Task data
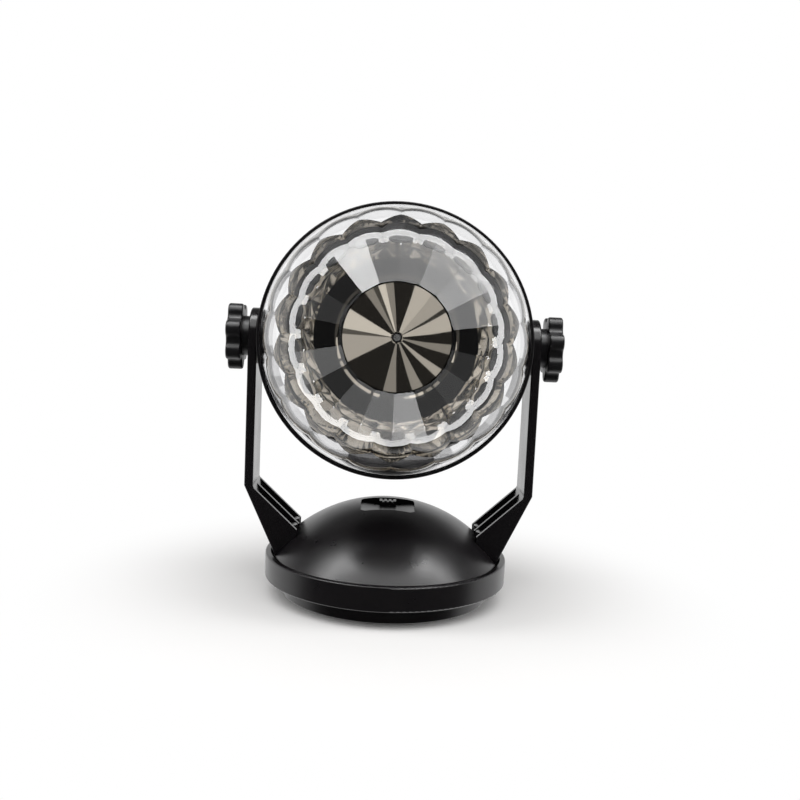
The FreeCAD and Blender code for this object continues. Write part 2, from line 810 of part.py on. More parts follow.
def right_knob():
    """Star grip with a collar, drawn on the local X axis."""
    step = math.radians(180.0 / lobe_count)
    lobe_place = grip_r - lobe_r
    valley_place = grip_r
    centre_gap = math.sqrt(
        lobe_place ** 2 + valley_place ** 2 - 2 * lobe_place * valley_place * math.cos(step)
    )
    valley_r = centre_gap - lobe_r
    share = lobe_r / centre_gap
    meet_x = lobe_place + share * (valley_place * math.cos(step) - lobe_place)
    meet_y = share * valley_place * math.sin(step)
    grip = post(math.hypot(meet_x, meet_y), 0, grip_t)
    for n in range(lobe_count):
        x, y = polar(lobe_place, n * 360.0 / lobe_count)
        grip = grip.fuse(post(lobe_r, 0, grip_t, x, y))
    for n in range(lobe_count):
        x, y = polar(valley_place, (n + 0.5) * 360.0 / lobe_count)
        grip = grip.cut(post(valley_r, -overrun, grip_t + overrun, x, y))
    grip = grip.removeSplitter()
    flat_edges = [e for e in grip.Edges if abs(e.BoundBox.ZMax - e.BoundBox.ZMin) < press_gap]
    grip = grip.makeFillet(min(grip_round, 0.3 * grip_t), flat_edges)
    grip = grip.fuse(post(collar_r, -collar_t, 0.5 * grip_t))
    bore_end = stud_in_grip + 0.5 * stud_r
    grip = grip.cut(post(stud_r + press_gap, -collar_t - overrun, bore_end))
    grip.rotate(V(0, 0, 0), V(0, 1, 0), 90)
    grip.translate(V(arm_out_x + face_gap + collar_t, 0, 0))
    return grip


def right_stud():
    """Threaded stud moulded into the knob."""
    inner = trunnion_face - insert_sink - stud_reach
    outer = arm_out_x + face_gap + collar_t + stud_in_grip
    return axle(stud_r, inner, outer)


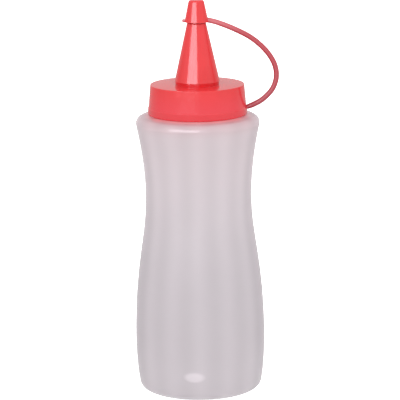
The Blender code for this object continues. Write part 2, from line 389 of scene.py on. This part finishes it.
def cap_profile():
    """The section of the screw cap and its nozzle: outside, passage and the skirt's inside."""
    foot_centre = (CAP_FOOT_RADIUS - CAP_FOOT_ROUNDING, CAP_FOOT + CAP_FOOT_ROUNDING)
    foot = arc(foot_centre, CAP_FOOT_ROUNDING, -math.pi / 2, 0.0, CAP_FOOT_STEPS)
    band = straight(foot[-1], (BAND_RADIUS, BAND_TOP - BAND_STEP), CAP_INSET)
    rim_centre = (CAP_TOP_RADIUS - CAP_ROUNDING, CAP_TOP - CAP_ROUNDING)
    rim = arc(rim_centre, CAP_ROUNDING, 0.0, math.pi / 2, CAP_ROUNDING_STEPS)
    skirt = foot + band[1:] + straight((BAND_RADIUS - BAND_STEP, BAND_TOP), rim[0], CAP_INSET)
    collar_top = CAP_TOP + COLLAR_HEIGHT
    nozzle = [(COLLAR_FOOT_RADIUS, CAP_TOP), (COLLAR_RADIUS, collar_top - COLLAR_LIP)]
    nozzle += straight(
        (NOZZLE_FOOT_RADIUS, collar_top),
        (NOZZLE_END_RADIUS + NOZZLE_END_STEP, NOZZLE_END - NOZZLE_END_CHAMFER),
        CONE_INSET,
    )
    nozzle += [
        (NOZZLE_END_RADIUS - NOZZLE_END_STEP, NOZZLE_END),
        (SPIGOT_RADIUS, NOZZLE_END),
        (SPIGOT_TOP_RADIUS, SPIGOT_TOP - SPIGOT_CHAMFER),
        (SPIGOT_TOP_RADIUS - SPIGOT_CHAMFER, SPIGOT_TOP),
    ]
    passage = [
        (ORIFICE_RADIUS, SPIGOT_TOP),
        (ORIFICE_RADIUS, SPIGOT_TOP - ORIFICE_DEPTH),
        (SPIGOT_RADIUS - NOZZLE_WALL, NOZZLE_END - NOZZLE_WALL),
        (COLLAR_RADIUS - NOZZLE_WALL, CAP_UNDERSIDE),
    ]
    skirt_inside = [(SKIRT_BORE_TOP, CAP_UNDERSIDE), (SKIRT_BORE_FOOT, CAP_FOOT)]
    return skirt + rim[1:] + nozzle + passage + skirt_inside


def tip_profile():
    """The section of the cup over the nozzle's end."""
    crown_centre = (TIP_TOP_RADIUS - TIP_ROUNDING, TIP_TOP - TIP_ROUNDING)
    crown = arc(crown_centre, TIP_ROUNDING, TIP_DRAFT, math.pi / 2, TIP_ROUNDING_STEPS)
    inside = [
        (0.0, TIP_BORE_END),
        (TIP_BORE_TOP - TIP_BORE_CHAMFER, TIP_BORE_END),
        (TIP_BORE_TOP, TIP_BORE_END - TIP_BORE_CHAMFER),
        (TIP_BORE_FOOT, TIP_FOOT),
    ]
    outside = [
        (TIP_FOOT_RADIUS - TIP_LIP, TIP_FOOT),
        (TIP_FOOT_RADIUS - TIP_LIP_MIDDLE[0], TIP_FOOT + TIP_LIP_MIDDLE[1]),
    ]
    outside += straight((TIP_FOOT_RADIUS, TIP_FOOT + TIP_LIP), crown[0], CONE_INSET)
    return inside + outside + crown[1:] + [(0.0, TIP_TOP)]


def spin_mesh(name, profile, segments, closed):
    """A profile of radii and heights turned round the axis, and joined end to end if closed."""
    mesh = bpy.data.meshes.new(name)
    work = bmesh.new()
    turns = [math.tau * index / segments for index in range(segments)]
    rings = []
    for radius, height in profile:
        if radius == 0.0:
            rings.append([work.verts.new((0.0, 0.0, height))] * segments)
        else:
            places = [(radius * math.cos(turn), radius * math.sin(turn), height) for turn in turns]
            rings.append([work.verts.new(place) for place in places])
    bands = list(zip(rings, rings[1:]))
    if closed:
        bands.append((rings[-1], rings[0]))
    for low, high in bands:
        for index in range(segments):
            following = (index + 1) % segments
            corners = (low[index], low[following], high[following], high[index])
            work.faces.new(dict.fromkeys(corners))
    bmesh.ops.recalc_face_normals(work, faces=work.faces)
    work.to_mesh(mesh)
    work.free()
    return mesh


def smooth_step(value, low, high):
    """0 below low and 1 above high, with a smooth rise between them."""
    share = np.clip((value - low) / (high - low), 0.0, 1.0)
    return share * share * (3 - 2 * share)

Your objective
Give back the whole listing, word for word.

Full solution
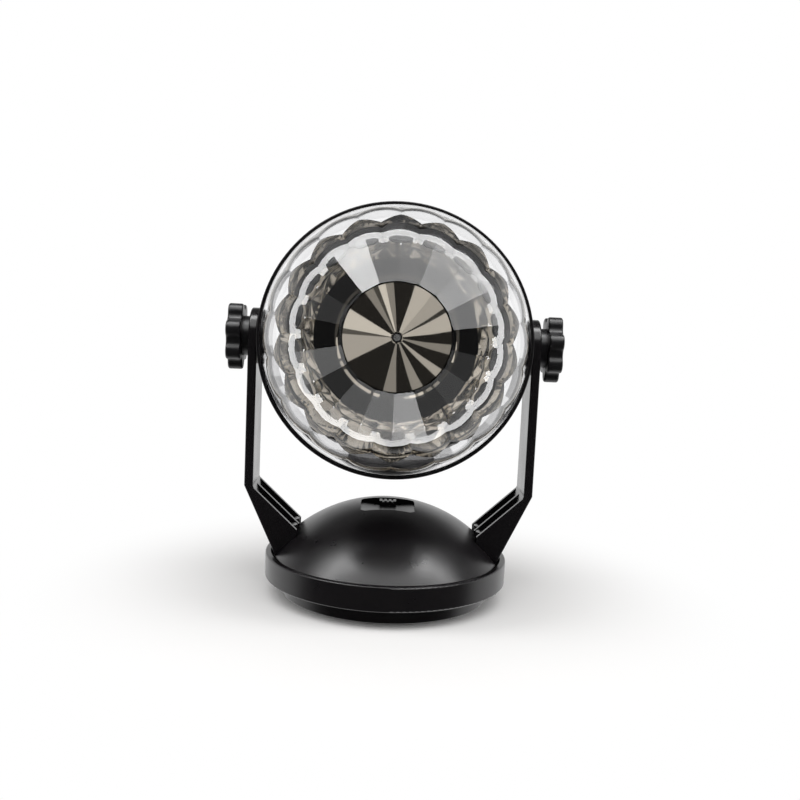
The FreeCAD and Blender code for this object continues. Write part 2, from line 810 of part.py on. More parts follow.
def right_knob():
    """Star grip with a collar, drawn on the local X axis."""
    step = math.radians(180.0 / lobe_count)
    lobe_place = grip_r - lobe_r
    valley_place = grip_r
    centre_gap = math.sqrt(
        lobe_place ** 2 + valley_place ** 2 - 2 * lobe_place * valley_place * math.cos(step)
    )
    valley_r = centre_gap - lobe_r
    share = lobe_r / centre_gap
    meet_x = lobe_place + share * (valley_place * math.cos(step) - lobe_place)
    meet_y = share * valley_place * math.sin(step)
    grip = post(math.hypot(meet_x, meet_y), 0, grip_t)
    for n in range(lobe_count):
        x, y = polar(lobe_place, n * 360.0 / lobe_count)
        grip = grip.fuse(post(lobe_r, 0, grip_t, x, y))
    for n in range(lobe_count):
        x, y = polar(valley_place, (n + 0.5) * 360.0 / lobe_count)
        grip = grip.cut(post(valley_r, -overrun, grip_t + overrun, x, y))
    grip = grip.removeSplitter()
    flat_edges = [e for e in grip.Edges if abs(e.BoundBox.ZMax - e.BoundBox.ZMin) < press_gap]
    grip = grip.makeFillet(min(grip_round, 0.3 * grip_t), flat_edges)
    grip = grip.fuse(post(collar_r, -collar_t, 0.5 * grip_t))
    bore_end = stud_in_grip + 0.5 * stud_r
    grip = grip.cut(post(stud_r + press_gap, -collar_t - overrun, bore_end))
    grip.rotate(V(0, 0, 0), V(0, 1, 0), 90)
    grip.translate(V(arm_out_x + face_gap + collar_t, 0, 0))
    return grip


def right_stud():
    """Threaded stud moulded into the knob."""
    inner = trunnion_face - insert_sink - stud_reach
    outer = arm_out_x + face_gap + collar_t + stud_in_grip
    return axle(stud_r, inner, outer)


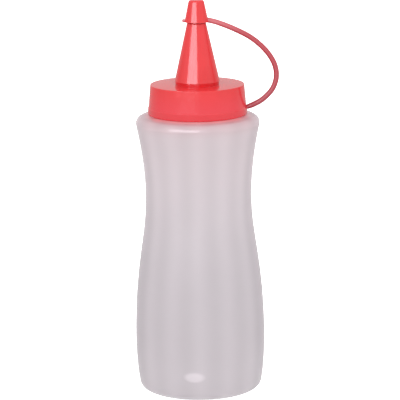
The Blender code for this object continues. Write part 2, from line 389 of scene.py on. This part finishes it.
def cap_profile():
    """The section of the screw cap and its nozzle: outside, passage and the skirt's inside."""
    foot_centre = (CAP_FOOT_RADIUS - CAP_FOOT_ROUNDING, CAP_FOOT + CAP_FOOT_ROUNDING)
    foot = arc(foot_centre, CAP_FOOT_ROUNDING, -math.pi / 2, 0.0, CAP_FOOT_STEPS)
    band = straight(foot[-1], (BAND_RADIUS, BAND_TOP - BAND_STEP), CAP_INSET)
    rim_centre = (CAP_TOP_RADIUS - CAP_ROUNDING, CAP_TOP - CAP_ROUNDING)
    rim = arc(rim_centre, CAP_ROUNDING, 0.0, math.pi / 2, CAP_ROUNDING_STEPS)
    skirt = foot + band[1:] + straight((BAND_RADIUS - BAND_STEP, BAND_TOP), rim[0], CAP_INSET)
    collar_top = CAP_TOP + COLLAR_HEIGHT
    nozzle = [(COLLAR_FOOT_RADIUS, CAP_TOP), (COLLAR_RADIUS, collar_top - COLLAR_LIP)]
    nozzle += straight(
        (NOZZLE_FOOT_RADIUS, collar_top),
        (NOZZLE_END_RADIUS + NOZZLE_END_STEP, NOZZLE_END - NOZZLE_END_CHAMFER),
        CONE_INSET,
    )
    nozzle += [
        (NOZZLE_END_RADIUS - NOZZLE_END_STEP, NOZZLE_END),
        (SPIGOT_RADIUS, NOZZLE_END),
        (SPIGOT_TOP_RADIUS, SPIGOT_TOP - SPIGOT_CHAMFER),
        (SPIGOT_TOP_RADIUS - SPIGOT_CHAMFER, SPIGOT_TOP),
    ]
    passage = [
        (ORIFICE_RADIUS, SPIGOT_TOP),
        (ORIFICE_RADIUS, SPIGOT_TOP - ORIFICE_DEPTH),
        (SPIGOT_RADIUS - NOZZLE_WALL, NOZZLE_END - NOZZLE_WALL),
        (COLLAR_RADIUS - NOZZLE_WALL, CAP_UNDERSIDE),
    ]
    skirt_inside = [(SKIRT_BORE_TOP, CAP_UNDERSIDE), (SKIRT_BORE_FOOT, CAP_FOOT)]
    return skirt + rim[1:] + nozzle + passage + skirt_inside


def tip_profile():
    """The section of the cup over the nozzle's end."""
    crown_centre = (TIP_TOP_RADIUS - TIP_ROUNDING, TIP_TOP - TIP_ROUNDING)
    crown = arc(crown_centre, TIP_ROUNDING, TIP_DRAFT, math.pi / 2, TIP_ROUNDING_STEPS)
    inside = [
        (0.0, TIP_BORE_END),
        (TIP_BORE_TOP - TIP_BORE_CHAMFER, TIP_BORE_END),
        (TIP_BORE_TOP, TIP_BORE_END - TIP_BORE_CHAMFER),
        (TIP_BORE_FOOT, TIP_FOOT),
    ]
    outside = [
        (TIP_FOOT_RADIUS - TIP_LIP, TIP_FOOT),
        (TIP_FOOT_RADIUS - TIP_LIP_MIDDLE[0], TIP_FOOT + TIP_LIP_MIDDLE[1]),
    ]
    outside += straight((TIP_FOOT_RADIUS, TIP_FOOT + TIP_LIP), crown[0], CONE_INSET)
    return inside + outside + crown[1:] + [(0.0, TIP_TOP)]


def spin_mesh(name, profile, segments, closed):
    """A profile of radii and heights turned round the axis, and joined end to end if closed."""
    mesh = bpy.data.meshes.new(name)
    work = bmesh.new()
    turns = [math.tau * index / segments for index in range(segments)]
    rings = []
    for radius, height in profile:
        if radius == 0.0:
            rings.append([work.verts.new((0.0, 0.0, height))] * segments)
        else:
            places = [(radius * math.cos(turn), radius * math.sin(turn), height) for turn in turns]
            rings.append([work.verts.new(place) for place in places])
    bands = list(zip(rings, rings[1:]))
    if closed:
        bands.append((rings[-1], rings[0]))
    for low, high in bands:
        for index in range(segments):
            following = (index + 1) % segments
            corners = (low[index], low[following], high[following], high[index])
            work.faces.new(dict.fromkeys(corners))
    bmesh.ops.recalc_face_normals(work, faces=work.faces)
    work.to_mesh(mesh)
    work.free()
    return mesh


def smooth_step(value, low, high):
    """0 below low and 1 above high, with a smooth rise between them."""
    share = np.clip((value - low) / (high - low), 0.0, 1.0)
    return share * share * (3 - 2 * share)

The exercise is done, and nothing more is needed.